Each line represent a level of recursion, starting with a single context (no recursion) as the bottom most line. We can also look at n = \frac{g}{g - g'}, which is the \frac{1}{n} fraction of the gas that is used locally to allocate while the rest is used for recursion.

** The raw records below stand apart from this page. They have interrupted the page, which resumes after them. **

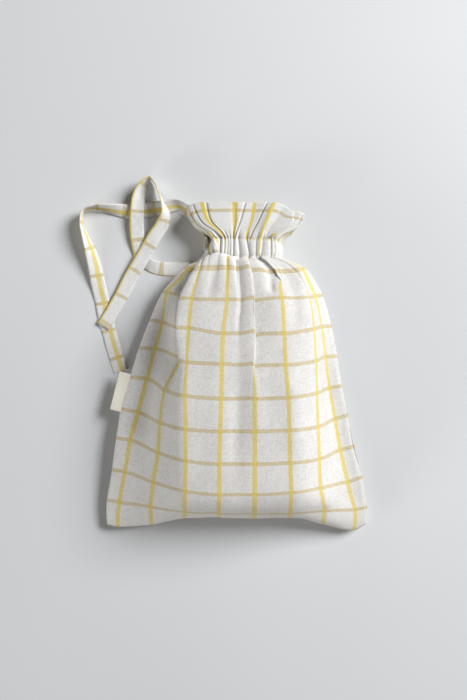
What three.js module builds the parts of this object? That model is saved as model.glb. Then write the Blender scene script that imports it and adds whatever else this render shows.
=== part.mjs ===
// A check cloth bread bag lying on its back, full, with its drawstring pulled tight.
// Two panels are sewn together at the sides and along the bottom. Each runs on above the bag as a
// gathered casing, which the drawstring goes through, and as an open ruffle above it.
// Millimetres: +X across the bag, +Y towards the mouth, +Z up from the table.

import * as THREE from 'three';

const { lerp, smoothstep, degToRad } = THREE.MathUtils;

// Cloth, and the space between layers that lie on each other
const clothThickness = 0.9;
const seamGap = 0.3;

// The bag as it lies
const bagWidth = 287;
const bagLength = 362;
const fillHeight = 70;
const sideSeamHeight = 18;
const bottomSeamHeight = 22;
const cornerSeamHeight = 11;
const cornerDrop = 18;
const cornerRadius = 12;
const endDepth = 30;
const endSlope = 24;
const backEndDepth = 15;
const cornerEndDepth = 20;
const seamOpening = 1.2;

// Shares of the bag's length: where it is spread to its full width, where it is filled to its full
// height, and where the back lies flat
const spreadReach = 0.3;
const fillReach = 0.45;
const fillPower = 2.2;
const settleReach = 0.22;

// Shares of the way from the middle to a side seam: the slope at the bottom end, the corners, the
// rolled seam, and the back where it leaves the table and where it meets the seam
const slopeStart = 0.3;
const slopeFull = 0.6;
const cornerStart = 0.7;
const seamRoll = 0.06;
const backLift = 0.76;
const backSeam = 0.98;

// How the filled top falls to its seams: share of the way down, then where it starts and stops
// falling on the left and on the right, as shares of the way from the middle to the seam
const crownRows = [
  [0, 0.48, 0.95, 0.6, 1],
  [0.15, 0.55, 0.86, 0.66, 1],
  [0.22, 0.56, 0.84, 0.65, 1],
  [0.3, 0.5, 0.78, 0.67, 1],
  [0.4, 0.4, 0.8, 0.59, 0.97],
  [0.5, 0.38, 0.92, 0.52, 0.94],
  [0.8, 0.33, 0.92, 0.46, 0.93],
  [0.9, 0.25, 0.9, 0.38, 0.96],
  [1, 0.2, 0.75, 0.35, 0.8],
];

// The two large creases that the neck draws down the filled top, one near the middle and a deep one
// at the left shoulder: place across the bag, half breadth and depth. They start and end between
// shares of the way down.
const middleCrease = { place: 15, breadth: 7, depth: 4 };
const shoulderCrease = { place: -57, breadth: 9, depth: 8 };
const creaseStart = [0.08, 0.2];
const creaseEnd = [0.28, 0.42];

// The neck, a flat oval that sits to the right of the bag's middle
const neckWidth = 80;
const neckRise = 11;
const neckShift = 9.5;

// Gathers: number across one panel, their depth, and how far they run down the bag
const pleats = 8;
const pleatDepth = 3;
const frontPleatReach = 0.35;
const backPleatReach = 0.12;

// Casing
const casingHeight = 19;
const channelHalf = 1.3;
const casingRipple = 3.2;
const exitShare = 0.1;

// Ruffle
const ruffleHeight = 40;
const ruffleWidth = 134;
const ruffleFootFlare = 1.06;
const rufflePower = 0.85;
const rufflePleatDepth = 4.2;
const ruffleFlatten = 0.8;
const ruffleDroopLeft = 4;
const ruffleDroopRight = 13;

// Drawstring, a flat tape that the gathers squeeze narrower inside the casing
const tieWidth = 16;
const tieThickness = 1.2;
const squeezedTieWidth = 13;
// Each tail leaves the casing straight: how far past the end face its first points lie
const exitLead = [0.36, 1.1, 2.9];

// Side label, a ribbon folded in half with its cut ends in the left seam
const labelLength = 43;
const labelReach = 12.5;
const labelTuck = 7;
const labelThickness = 0.5;
const labelTop = -7;

// Mesh density
const stepsPerPleat = 6;
const columns = pleats * stepsPerPleat;
const downRows = 12;
const endRows = 5;
const ruffleRows = 4;
const upperTieSteps = 36;
const lowerTieSteps = 44;

// Places that follow from the sizes
const headTop = bagLength / 2;
const ruffleFoot = headTop - ruffleHeight;
const casingTop = ruffleFoot - seamGap;
const casingFoot = casingTop - casingHeight;
const panelTop = casingFoot - seamGap;
const cornerLine = -bagLength / 2;

// Each side seam flares fast from the neck and then runs nearly straight down
const outlinePower = { left: 0.38, right: 0.45 };

function outlineX(edge, down) {
  const power = edge < 0 ? outlinePower.left : outlinePower.right;
  const neck = neckShift + (edge * neckWidth) / 2;
  return lerp(neck, (edge * bagWidth) / 2, Math.pow(down, power));
}

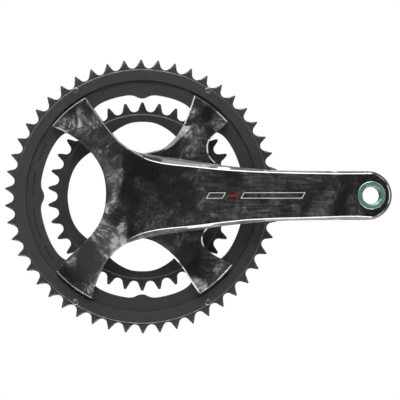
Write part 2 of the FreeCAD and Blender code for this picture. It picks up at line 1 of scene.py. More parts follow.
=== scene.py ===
import math
import bpy
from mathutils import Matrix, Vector


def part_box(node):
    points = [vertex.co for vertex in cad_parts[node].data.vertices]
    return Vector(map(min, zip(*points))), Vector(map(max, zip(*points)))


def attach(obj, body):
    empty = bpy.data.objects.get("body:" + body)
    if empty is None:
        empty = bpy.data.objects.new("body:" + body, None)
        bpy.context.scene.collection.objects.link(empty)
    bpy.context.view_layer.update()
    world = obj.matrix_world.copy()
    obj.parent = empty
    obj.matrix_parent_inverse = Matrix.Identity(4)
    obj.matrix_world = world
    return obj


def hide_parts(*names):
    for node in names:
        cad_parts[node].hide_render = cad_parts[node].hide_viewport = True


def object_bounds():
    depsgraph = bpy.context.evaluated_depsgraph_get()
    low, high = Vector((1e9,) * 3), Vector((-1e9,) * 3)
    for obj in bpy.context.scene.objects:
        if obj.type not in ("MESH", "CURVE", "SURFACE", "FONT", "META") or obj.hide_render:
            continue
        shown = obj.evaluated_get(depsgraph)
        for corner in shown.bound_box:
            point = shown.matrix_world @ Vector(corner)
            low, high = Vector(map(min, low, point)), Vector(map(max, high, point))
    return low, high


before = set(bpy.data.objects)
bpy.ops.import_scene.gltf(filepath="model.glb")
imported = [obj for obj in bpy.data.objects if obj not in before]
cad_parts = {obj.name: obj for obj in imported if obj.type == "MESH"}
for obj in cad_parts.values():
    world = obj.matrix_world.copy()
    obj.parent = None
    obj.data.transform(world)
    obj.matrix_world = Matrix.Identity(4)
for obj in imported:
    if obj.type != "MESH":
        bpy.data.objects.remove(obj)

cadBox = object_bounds()
mm = 0.001
scene = bpy.context.scene
print("frame loaded:", len(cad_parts), "nodes")


# ---- node trees: shader maths, and a finish with its own material ----
class Wire:
    def __init__(self, tree, socket):
        self.tree = tree
        self.socket = socket

    def maths(self, operation, first, second):
        return self.tree.node("ShaderNodeMath", {"operation": operation}, {0: first, 1: second})

    def __add__(self, other):
        return self.maths("ADD", self, other)

    def __radd__(self, other):
        return self.maths("ADD", other, self)

    def __sub__(self, other):
        return self.maths("SUBTRACT", self, other)

    def __rsub__(self, other):
        return self.maths("SUBTRACT", other, self)

    def __mul__(self, other):
        return self.maths("MULTIPLY", self, other)

    def __rmul__(self, other):
        return self.maths("MULTIPLY", other, self)

    def __pow__(self, other):
        return self.maths("POWER", self, other)

    def __or__(self, other):      # the larger of two values
        return self.maths("MAXIMUM", self, other)


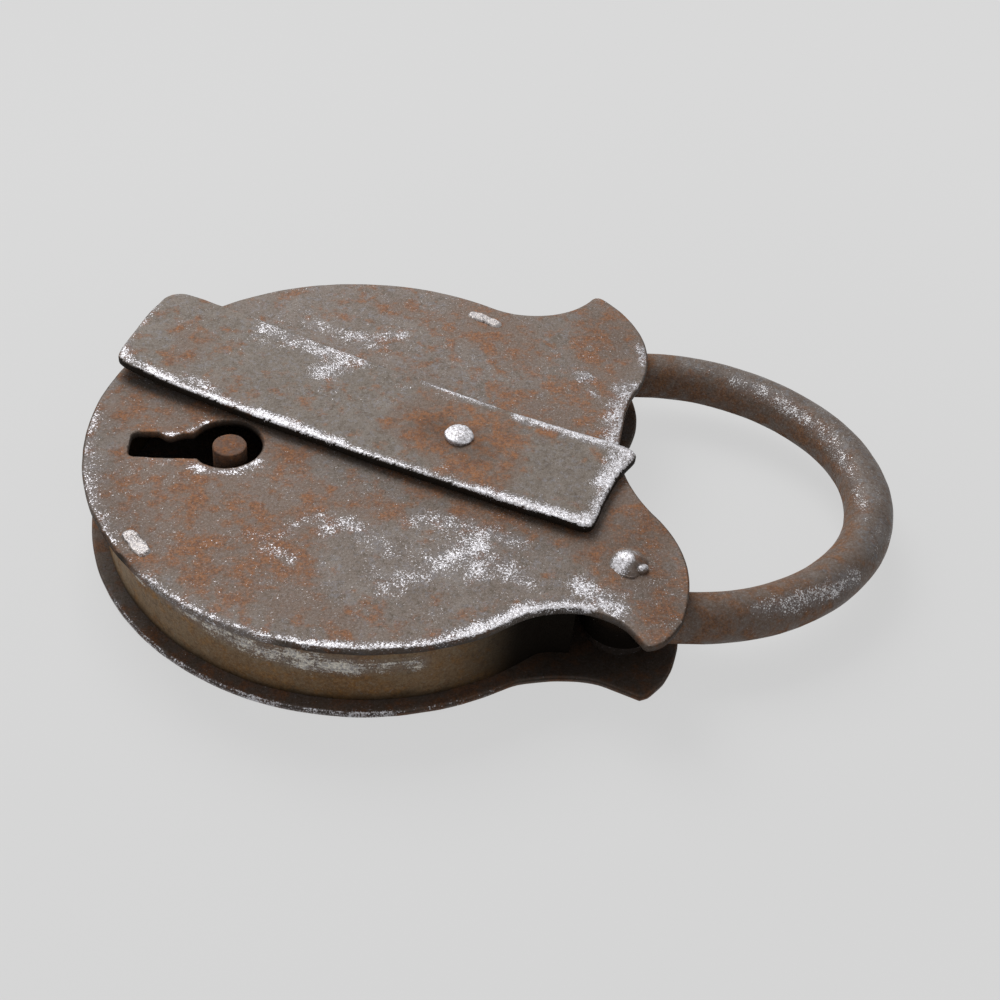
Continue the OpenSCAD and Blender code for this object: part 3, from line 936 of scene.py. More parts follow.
@dataclass
class Plates:
    """The front and back plates, cut by hand to one pattern.

    Attributes:
        body_r: Radius of the round part.
        neck: Centre of the upper neck's arc and its radius.
        horn: Centre of the upper horn and its radius.
        valley: Centre of the hollow front edge along X and its radius.
        tip_r: Radius of each horn's tip.
        front_horn: Hand-cut line of the front plate's near horn.
        back_horn: The same of the back plate.
        keyhole: Centre of the keyhole's round part and its radius.
        slot: The slot's left end, lower edge and upper edge.
        slot_corner: Radius of the slot's corners.
        bright: Rubbed places of the front plate.
        stains: Its rusted places, and clean ones with a negative strength.
        chips: Where the side of its rim is chipped bright.
        shadow_and_dark_places: Where it is darkened: the strip's painted shadow along its near edge,
            and darker places at its left rim, round the hinge and at the far horn.
        back_bright: Rubbed places of the back plate's rim.
        back_gap_shade: Painted shade of the gap between the plates, below the near horn.
    """

    body_r: float = 50.0
    neck: tuple[float, float, float] = (32.75, 57.3, 16.0)
    horn: tuple[float, float, float] = (30.7, 30.5, 24.5)
    valley: tuple[float, float] = (78.26, 32.0)
    tip_r: float = 1.5
    front_horn: tuple[Spot, ...] = (
        (19.5, -46), (23, -44), (26, -42), (29.5, -40.5), (33, -40), (37, -40),
        (40.5, -41.5), (43, -43), (44.5, -45.5), (46, -48), (48.5, -47.5), (51, -45),
        (53, -42), (54.5, -37), (55.5, -31),
    )
    back_horn: tuple[Spot, ...] = (
        (26, -43), (29.5, -42), (33, -41.5), (37, -41.5), (40.5, -42), (44.5, -44),
        (47.5, -45.5), (49, -45), (52, -42), (54, -38.5), (55.5, -34), (56, -30),
        (55.5, -26),
    )
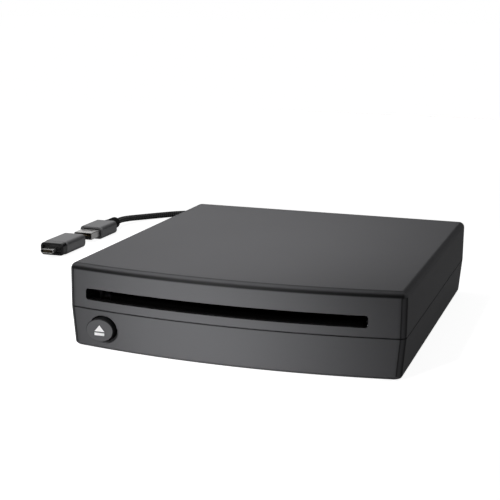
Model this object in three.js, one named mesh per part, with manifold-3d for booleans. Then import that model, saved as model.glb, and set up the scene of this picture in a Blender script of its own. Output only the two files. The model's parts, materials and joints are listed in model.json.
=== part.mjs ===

It is visible that for small n, if we are using n levels of recursion then in each level we want to use close to \frac{1}{n} of the gas to allocate memory. As n gets large or the amount of gas available gets lower we want to forward less of the gas and allocate more locally. This matches our intuition that a good basic strategy is to divide the gas equally over a number of recursive calls to maximally avoid the quadratic factor.
In the limit of many recursions and lots of gas it converges to 64, so g' = \frac{63}{64} ⋅ g. If we assume this limit and set \mathrm{C_{call}} = 0 the above functional relation simplifies to
M_r(g) = M\p{\frac{g}{64}} + M_r\p{\p{\frac{63}{64}}^2 ⋅ g}
This defines an summation series
M_r(g) = \sum_{i∈[0,∞)} M\p{\frac{1}{64} ⋅ \p{\frac{63}{64}}^{2⋅i}⋅g }
substituting the above bound on M(g)
M_r(g) = \sum_{i∈[0,∞)} \p{ 512 ⋅ \sqrt{2} ⋅ \sqrt{\frac{1}{64} ⋅ \p{\frac{63}{64}}^{2⋅i}⋅g + 1151} - 48⋅512 }
taking the limit of large g we can ignore the additive constants
M_r(g) = \sum_{i∈[0,∞)} \p{ 512 ⋅ \sqrt{2} ⋅ \sqrt{\frac{1}{64} ⋅ \p{\frac{63}{64}}^{2⋅i}⋅g}}
this simplifies to
M_r(g) = 64 ⋅ \sqrt{2 ⋅ g} ⋅ \sum_{i∈[0,∞)} \p{\frac{63}{64}}^{i}
which is a geometric series with solution
M_r(g) = 4096 ⋅ \sqrt{2 ⋅ g}
We can plot this with our numerical results
The function indeed looks like an upper bound so our simplifying assumptions seem to hold. The bound could be tighter, but looks usable. So the upper bounds we found for 30 MGas are 32 MBytes using the analytic solution and 27 MBytes numerically.
Question. What's a good lower bound? I.e. write EVM bytecode that maximizes the memory required.